The graph below illustrates the full picture of the network. The data was collected through Internet searches on connections of the organizations in the network.[ii] The following section will analyze the network by the fields of organizations (nodes) and will attempt to demonstrate what kinds of social capital are being created.

The 100,000 Strong Foundation’s funding mainly comes from private sectors, according to McGiffert. The Foundation reaches out to corporations, entrepreneurs, and philanthropists.Transnational corporate partners such as Coca-Cola, Microsoft, Citigroup, and Deloitte play a big role in the 100,000 Strong network. Their partnerships indicate a two-way beneficial relationship: on the one hand, these corporations are able to connect with high-level leaders in both countries, while gaining advantages from investing in U.S. study abroad in China. On the other hand, the 100,000 Strong Foundation can leverage global networks through these corporations and expand their influence in the target country. The Foundation also has ties with philanthropic organizations, such as the Ford Foundation. Last year, Steve Schwarzman, Chairman, CEO and Co-founder of Blackstone and an advisory council member of the 100,000 Strong Foundation, sponsored the Schwarzman Scholars program in Beijing Tsinghua University to rival the Rhodes Scholarship. Both the U.S. and China political leaders openly expressed their support for the program, which brings in the networks of Chinese politicians and universities.

Although funding for the 100,000 Strong Foundation comes from private sectors, the Foundation does have governmental support, because it was founded on President Obama’s Initiative. It also values interpersonal relationships with government officials and receives support from the Obama administration. For example, former U.S.Ambassador to China Gary Locke and his wife, Mona Locke, made videos to support the Foundation. Ms. Locke also participated in the Foundation’s first annual conference. The Foundation likewise works closely with its advisory council members, some of whom are former government officials. McGiffert accompanied Mrs. Obama to China, demonstrating the Foundation’s political connections. The Foundation has developed relationships with Chinese politicians as well. Chinese Vice Premier Liu Yandong spoke at the Foundation’s first annual conference, showing that the Chinese consider the Foundation mutually beneficial.

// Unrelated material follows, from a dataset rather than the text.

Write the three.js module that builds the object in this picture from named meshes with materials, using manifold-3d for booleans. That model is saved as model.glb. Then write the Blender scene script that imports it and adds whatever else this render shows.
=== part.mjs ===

The 100,000 Strong network also values relationships with students. American students are nodes of this network, not only as beneficiaries but also as influencers. The Foundation partners with Project Pengyou, an online alumni social network which connects American students who have studied or are studying in China. By connecting through an online social networking platform, students are able to share their experiences and knowledge of study abroad in China. Holly Chang, head of the program, told me that the informal partnership between Project Pengyou and the 100,00 Strong Foundation means engaging the network of programs and program directors, as well as students on the ground. Project Pengyou is also building an online resource accessible to potential students who want to study in China. Schools and companies that want to hire American interns can also post announcements through the website. Besides Project Pengyou, the Foundation also partners with another similar online networking organization, the American Mandarin Society.

Organizations like Project Pengyou and the American Mandarin Society manage individual-level networks. We can consider it a sub-network under the overarching umbrella of the 100,00 Strong network. The nodes here include students, schools/universities, and companies. Chang herself recognizes the role of Project Pengyou as connecting the dots. She said, “It is not like [programs on the ground] are completely isolated to begin with. We’re providing an online and visual way for them to connect even further. We are really just complementing a lot of the efforts that have been going on on the ground.”

Moreover, the 100,000 Strong Foundation works with organizations such as foundations, educational institutions, and corporations promoting study abroad in China and boosting Mandarin education in the U.S., especially among a diverse student body. The Foundation is one funding provider that offers scholarships for students in need. It works with the 100,000 Strong Foundation to bring Mandarin courses to the Boyle Heights Center in Los Angeles, offering students in the neighborhood opportunities to engage with Chinese language and culture, which paves the way for them to study abroad in China.

The 100,000 Strong Foundation has expanded its connections to educational organizations such as the American Association of State Colleges and Universities. Third-party providers for study abroad such as Americans Promoting Study Abroad, Community Colleges for International Development, and Teach for China are listed as the Foundation’s partners. The Foundation also connects with organizations that specialize in U.S.-China relations, such as the China Institution and the Asia Society. The Foundation is housed in the School of International Service at American University in Washington D.C., which makes the Foundation a natural hub for connecting educational and political worlds.

The 100,000 Strong Foundation has existed for a year, and its social network of study abroad in China continues to grow. By mapping the network’s nodes and ties, we can see it brings in stakeholders from various fields in both countries. Through building a social network, the Foundation facilitates the formulation of social capital among organizations, takes full advantage of the existing resources, and possibly expands the existing network structure. In this way, this public diplomacy mission does not make repetitive investments in creating more study abroad programs, but wields the network-making power to navigate existing resources and take advantage of social capital.

As a newly established organization, the 100,000 Strong Foundation has a long way to go. It needs to make sure their efforts of creating social capital through connecting organizations in the network directly benefit the U.S. study abroad in China. Besides, in order to bridge the cross-border network, the Foundation needs to connect more Chinese organizations. Lastly, as McGiffert and many American study abroad students in China told me, the biggest challenge for study abroad is funding. Therefore, the Foundation needs to secure more sources of funding for students in need.

[i] Lin, Nan. "Building a Network Theory of Social Capital." Connections 22, no. 1 (1999): 28-51.

[ii]The full list of the 100,000 Strong Foundation’s partners can be found at The network graph not only contains direct partners, but also common connections that some of the partners share.